Step away from the dashboards for a moment.


Close-up of raccoon tracks in damp sand and gravel after rainfall, with clear five-toed, hand-shaped impressions visible along a shallow path.

These raccoon (Procyon lotor) tracks showed up after a rain, clear enough to follow if you knew what to look for.


Raccoon tracks are pretty distinctive:

  • 5 toes

  • long, finger-like shape

  • almost hand-like appearance


You don’t always see the system directly.


But you can understand it by the patterns it leaves behind.


Why This Happens

Most deployments start with features:

  • DLP policies

  • sensitivity labels

  • encryption


But skip the foundation those features rely on.


So, the policy gets built.


But the system it depends on doesn’t exist yet.


The Takeaway

DLP isn’t just a control.


It’s a reflection of how your organization operates.


The goal isn’t to wait until everything is mature before deploying it. The goal is to start where you are.


The goal is to design DLP policies that align with the environment you have today.

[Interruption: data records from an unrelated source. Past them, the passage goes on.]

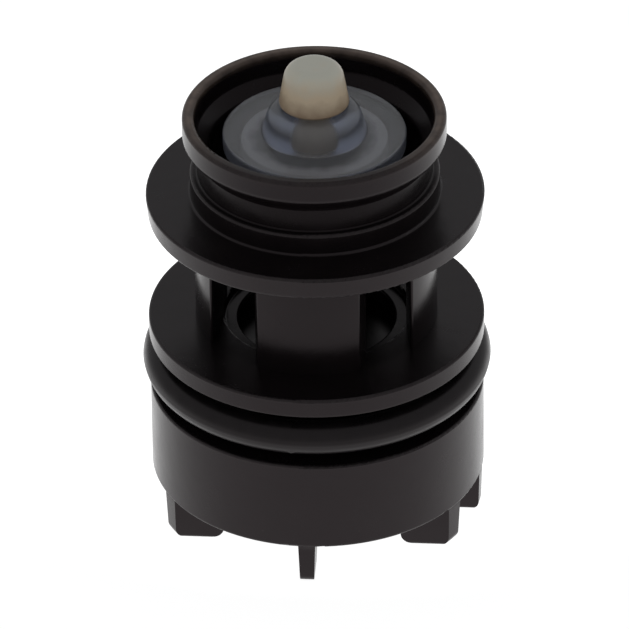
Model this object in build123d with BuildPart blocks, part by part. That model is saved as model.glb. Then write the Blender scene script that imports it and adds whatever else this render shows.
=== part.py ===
"""Three-way diverter valve cartridge for a boiler's hydraulic block, in millimetres.

The cartridge stands on its feet at z = 0 with its axis on Z, and its front foot points to -Y.
Water enters through the four windows in the middle. The stem stands up at rest: the upper disc is
clear of its seat, so the top cup is open, and the lower disc is shut against the lower seat.
Pushing the tip down by the stroke shuts the upper disc and opens the lower one.
"""

import os
from math import sqrt

from build123d import *

os.makedirs("parts", exist_ok=True)

# Driving dimensions ---------------------------------------------------------------------------
barrel_r = 12.6  # skirt, an easy fit in a 25.4 mm bore
cord_d = 2.62  # section of the O-ring
stroke = 3.0
running_gap = 0.05  # radial clearance of a sliding fit
seat_gap = 0.05  # left between a disc and its seat when it is shut

# Roundings of corners
fine = 0.1
crisp = 0.15
eased = 0.2
soft = 0.3
broad = 0.4

# Heights of the outside, from the feet up
feet_h = 3.3
skirt_top = feet_h + 7.3
lower_flange_z = skirt_top + 4.4
lower_flange_top = lower_flange_z + 1.5
upper_flange_z = lower_flange_top + 9.0
upper_flange_top = upper_flange_z + 1.7
shoulder_top = upper_flange_top + 1.75
rim_z = shoulder_top + 4.85
tip_z = rim_z + 4.25

# Upper body, outside
neck_r = 10.5  # floor of the O-ring groove
neck_end = skirt_top - 3.7
lower_flange_r = barrel_r + 0.05
hub_r = 9.1
flange_r = barrel_r + 0.1
flange_draft = 0.18  # the upper flange is this much smaller at its underside
shoulder_r = 9.35
seal_groove_r = 8.8
rim_r = 9.86
lip_h = 1.85
lip_root_h = 2.7  # from the rim down to the foot of the lip's rounded underside
lip_round = 0.7

# Upper body, inside
mouth_r = 8.95
mouth_h = 1.7  # from the rim down to the cone that narrows the mouth to the cup
cup_r = 7.9
cup_floor = upper_flange_top + 0.2
port_r = 5.9  # both ports, inside their seats
bead_r = 6.3  # middle of the raised bead on each seat
bead_crest = 0.25  # half-widths of the bead, at its crest and at its foot
bead_foot = 0.5
bead_h = 0.7
upper_seat_z = cup_floor + bead_h
web_z = lower_flange_z - 0.2  # underside of the wall that carries the lower seat
lower_seat_z = web_z - 0.5
chamber_r = 7.0
chamber_floor = lower_flange_top - 0.6
neck_bore_r = 8.6

# Windows, between the front or back column and a side column, measured at the hub's outside
column_half_w = 3.83
side_half_w = 7.4
window_lean = 0.14  # how far each wall moves sideways per millimetre of depth
column_face_y = sqrt(hub_r**2 - column_half_w**2)
side_face_y = sqrt(hub_r**2 - side_half_w**2)

# Snap joint between the neck and the cage's socket
snap_z = skirt_top - 1.7
snap_h = 0.25
snap_half_w = 0.6
snap_gap = 0.1

# Lower cage
cage_bore_r = 9.9
socket_r = neck_r + running_gap
socket_floor = neck_end - snap_gap
feet_t = 1.3
feet_draft = 2.0  # degrees on each side
feet_top_r = barrel_r - 0.03
feet_end_r = barrel_r - 0.13
feet_inner_r = cage_bore_r - 0.2
feet_outer_corner = 0.7
feet_inner_corner = 0.9
side_foot_y = 7.1  # outer faces of the four feet beside the front and back ones
end_foot_y = 2.1  # outer faces of the two feet at the ends
join = 0.3  # how far arms and feet run into the wall that they stand on
arm_w = 1.8

# Guides of the moving stack, and the spring's lower seat
upper_bush_r = 3.0
upper_boss_r = 3.8
upper_arm_t = 1.2
upper_boss_top = upper_flange_z + upper_arm_t
upper_boss_z = upper_boss_top - 3.0
lower_bush_r = 2.6
lower_boss_r = 3.5
lower_boss_top = feet_h + 4.1
lower_arm_t = 1.4
bush_flange_w = 0.7
bush_flange_t = 0.4
steel_t = 0.4
spring_seat_r = 5.2
spring_seat_z = feet_h + lower_arm_t
spring_z = spring_seat_z + steel_t

# Stem and upper disc
shaft_r = 1.6
stem_neck_r = 1.2  # groove that holds the silicone disc
tip_base_r = 2.65
tip_top_r = 2.08
tip_base_z = tip_z - 3.3
tip_round = 1.15
disc_r = 6.85
disc_z = upper_seat_z + stroke + seat_gap
disc_top = disc_z + 1.2
boss_r = 3.95
boss_shoulder_r = 3.35
boss_top = disc_top + 2.05
boss_round = 1.1
carrier_r = port_r - 0.45
carrier_z = disc_z - 1.1

# Lower disc and what clamps it, from the lower seat down
sleeve_r = 2.3
lower_disc_r = 6.95
lower_disc_top = lower_seat_z - seat_gap
lower_disc_z = lower_disc_top - 1.3
lower_washer_r = 3.5
lower_washer_top = lower_disc_top + steel_t
lower_carrier_r = 6.3
lower_carrier_z = lower_disc_z - 1.1
spring_cup_r = 5.0
spring_cup_z = lower_carrier_z - steel_t  # where the spring's upper end presses
spring_cup_edge_z = lower_carrier_z - 1.6
clip_r = 3.0
clip_groove_r = 1.25
clip_t = 0.5
clip_z = spring_cup_z - clip_t

# Spring
spring_r = 4.05
wire_d = 0.6
spring_turns = 4
spring_h = spring_cup_z - spring_z


def profile(*corners):
    """Closed outline beside the Z axis, from corners given as (radius, height, rounding)."""
    with BuildSketch(Plane.XZ) as outline:
        with BuildLine():
            FilletPolyline(
                [(radius, height) for radius, height, _ in corners],
                radius=[rounding for _, _, rounding in corners],
                close=True,
            )
        make_face()
    return outline.sketch


def ring(inner, outer, low, high, rounding):
    """Outline of a plain ring between two radii and two heights."""
    corners = ((inner, low), (outer, low), (outer, high), (inner, high))
    return profile(*((radius, height, rounding) for radius, height in corners))


def snap_bead(wall_r, half_w):
    """Outline of the snap joint's bead, standing out of a wall of that radius."""
    return profile(
        (wall_r - snap_h, snap_z - half_w, 0),
        (wall_r, snap_z - half_w, 0),
        (wall_r + snap_h, snap_z - half_w / 2, fine),
        (wall_r + snap_h, snap_z + half_w / 2, fine),
        (wall_r, snap_z + half_w, 0),
        (wall_r - snap_h, snap_z + half_w, 0),
    )


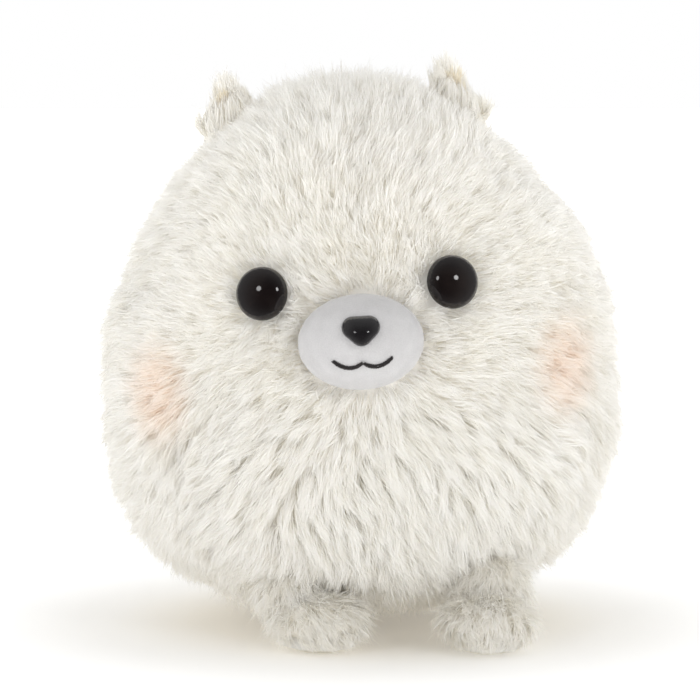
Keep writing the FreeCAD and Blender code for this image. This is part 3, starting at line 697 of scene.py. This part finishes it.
def nap(root, normal, rng):
    """Which way each lock lies: away from the muzzle, then downwards on the flanks and the back."""
    muzzle = moved(np.array([MUZZLE_CENTRE + Vector((0, 0.02, 0.004))]), LEAN_MATRIX)[0]
    away = unit(root - muzzle)
    facing, front = unit(root - BALL_MIDDLE), unit(muzzle - BALL_MIDDLE)
    angle = np.degrees(np.arccos(np.clip(facing @ front, -1, 1)))
    weight = smooth(angle, 30, 95) * (1 - 0.9 * smooth(root[:, 2], 0.25, 0.33))
    weight = weight + 1.2 * smooth(angle, 105, 150)
    along = away * (1 - 0.9 * smooth(angle, 115, 155))[:, None]
    along = along + np.array([0, 0, -1.0]) * weight[:, None]
    for side in SIDES.values():
        offset = root - np.array(eye_matrix(side).translation)
        near = 1 - smooth(np.linalg.norm(offset, axis=1), EYE_RADIUS, EYE_RADIUS * 2.3)
        along = along + unit(offset) * (near * 1.6)[:, None]
    along = flatten(along, normal)
    swirl = np.radians(24 * wobble(root, 0.045, 3) + 13 * rng.normal(size=len(root)))
    across = np.cross(normal, along)
    return along * np.cos(swirl)[:, None] + across * np.sin(swirl)[:, None]


def pile_shape(root, rng):
    """Length, height and patch size of the locks by where they grow."""
    x, y, z = root[:, 0], root[:, 1], root[:, 2]
    facing = smooth(-y, 0.02, 0.10)
    chest = facing * smooth(z, 0.055, 0.085) * (1 - smooth(z, 0.135, 0.165))
    face = facing * smooth(z, 0.155, 0.19) * (1 - smooth(z, 0.27, 0.30))
    belly = 1 - smooth(z, 0.035, 0.070)
    flank = 1 - facing
    length = 0.020 + 0.007 * chest - 0.005 * face - 0.005 * belly + 0.003 * flank
    height = 0.0120 + 0.001 * chest - 0.001 * face - 0.003 * belly
    height += 0.0030 * flank * (1 - smooth(z, 0.20, 0.25))
    height -= 0.0030 * flank * smooth(z, 0.24, 0.27) * (1 - smooth(z, 0.315, 0.335))
    height += 0.0015 * smooth(z, 0.32, 0.34)
    for side in SIDES.values():
        ear = np.array(ear_matrix(side).translation)
        near = 1 - smooth(np.linalg.norm(root - ear, axis=1), 0.020, 0.050)
        height *= 1 - 0.10 * near
        length *= 1 - 0.10 * near
    length *= rng.uniform(0.8, 1.2, len(root))
    height *= rng.uniform(0.7, 1.3, len(root)) * (1 + 0.12 * wobble(root, 0.03, 5))
    parting = facing * (1 - smooth(np.abs(x + 0.002), 0.002, 0.010)) * smooth(z, 0.09, 0.12)
    height *= 1 - 0.35 * parting
    spread = 0.0043 * rng.uniform(0.8, 1.2, len(root))
    gather = 0.80 - 0.45 * chest - 0.15 * flank
    return length, height, spread, gather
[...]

That usually means asking a few simple questions first:

  • How do we identify external users today?

  • Are we making identity-based decisions, or domain-based ones?

  • What controls can we realistically enforce without disrupting workflows?


From there, the design becomes clearer.


In this case, identity-based enforcement wasn’t realistic yet.


But that doesn’t mean nothing could be done.


It means the approach needed to change:

  • from identity-based decisions

  • to domain-based controls

  • from automated enforcement

  • to more constrained, predictable patterns


DLP doesn’t fail because an organization isn’t mature.


It fails when it’s designed for a level of maturity the organization hasn't reached yet.